According to a Department for Education (DfE) spokesperson, “the biggest threat to teacher recruitment is that the teaching unions and others use every opportunity to talk down teaching as a profession, continually painting a negative picture of England’s schools”. This is the Government’s explanation for why they have missed targets for teacher recruitment for four years running.
In the war of words between the government and the teacher unions , it is perhaps inevitable that the truth of the matter has become one of the resulting casualties. In fact, as everyone working in teacher education knows, the reason the government keeps missing its targets is because, in the drive to switch teacher education to school-based routes, schools recruiting to the School Direct programme have been given a significant increase in allocated training places at the expense of traditional university-based courses. However, as schools are in fact generally very busy with teaching children – as well as because they have often over-estimated the number of student teachers they might be able to realistically recruit – many of these training places have not been filled. This tends to come to light too late in the recruitment cycle for universities to pick up the slack, leading to places not being reallocated, and thus ensuing under-recruitment.
This seems even more serious in the light of figures released by the DfE on Friday showing that record numbers of teachers are leaving the profession at a faster rate than ever with only 75 per cent of teachers who started in 2012 still in post three years after starting – the lowest number since records began. Overall departures are also at a record high with 9.5 per cent of staff in post either leaving, retiring or going on maternity leave – the highest level in more than a decade.

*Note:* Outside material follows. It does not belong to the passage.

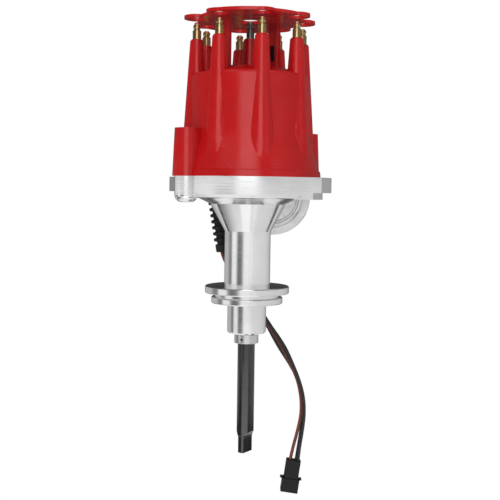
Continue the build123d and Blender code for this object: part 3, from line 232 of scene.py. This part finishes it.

So one interpretation of the picture is that we have a Government driven by ideology to do as much as it can to exclude universities from teacher education in England, creating an unworkable system that does not meet the needs of teacher supply at a time when the profession is haemorraghing qualified staff. There does seem to be at least a grain of truth in this. Think back to Michael Gove – later reborn as a progressive Justice Minister – in his infamous 2012 speech which seemed to sound the death knell for university involvement in teacher education. However, although many would argue that Gove’s bluster as Education Secretary did do significant damage to the education sector, it also illuminated some uncomfortable truths which reflect an undeniably more enlightened strain in Gove’s thinking. After all, it is Gove who pushed through radical changes to adoption law, and who introduced the Children and Families Act, the biggest change to the provision for children with special educational needs and disabilities since Every Child Matters.
In a similar vein, the move to school-based teacher education does have merits. Teacher educators working in universities know that it is partnership with schools which is at the heart of effective teacher education, and recent decades have seen continued development of (albeit debated) ideas about how what the academy has to offer in terms of teacher development intercalates with professional experience in school. Posing the question, “aren’t schools key in teacher education?” in policy terms has contributed to this debate, even if it at times has been very uncomfortable for us in the ivory tower.
So the debate about the relationship between and relative importance of schools and universities in teacher education goes on, just as it does, echoing Schön, in many other fields of professional education. Nevertheless, none of this is an excuse for the inefficient teacher allocation systems that have been in place in recent years and the resulting undersupply of teachers, for which the Government itself really needs to take responsibility. We in university education departments are ready and willing to take up the slack.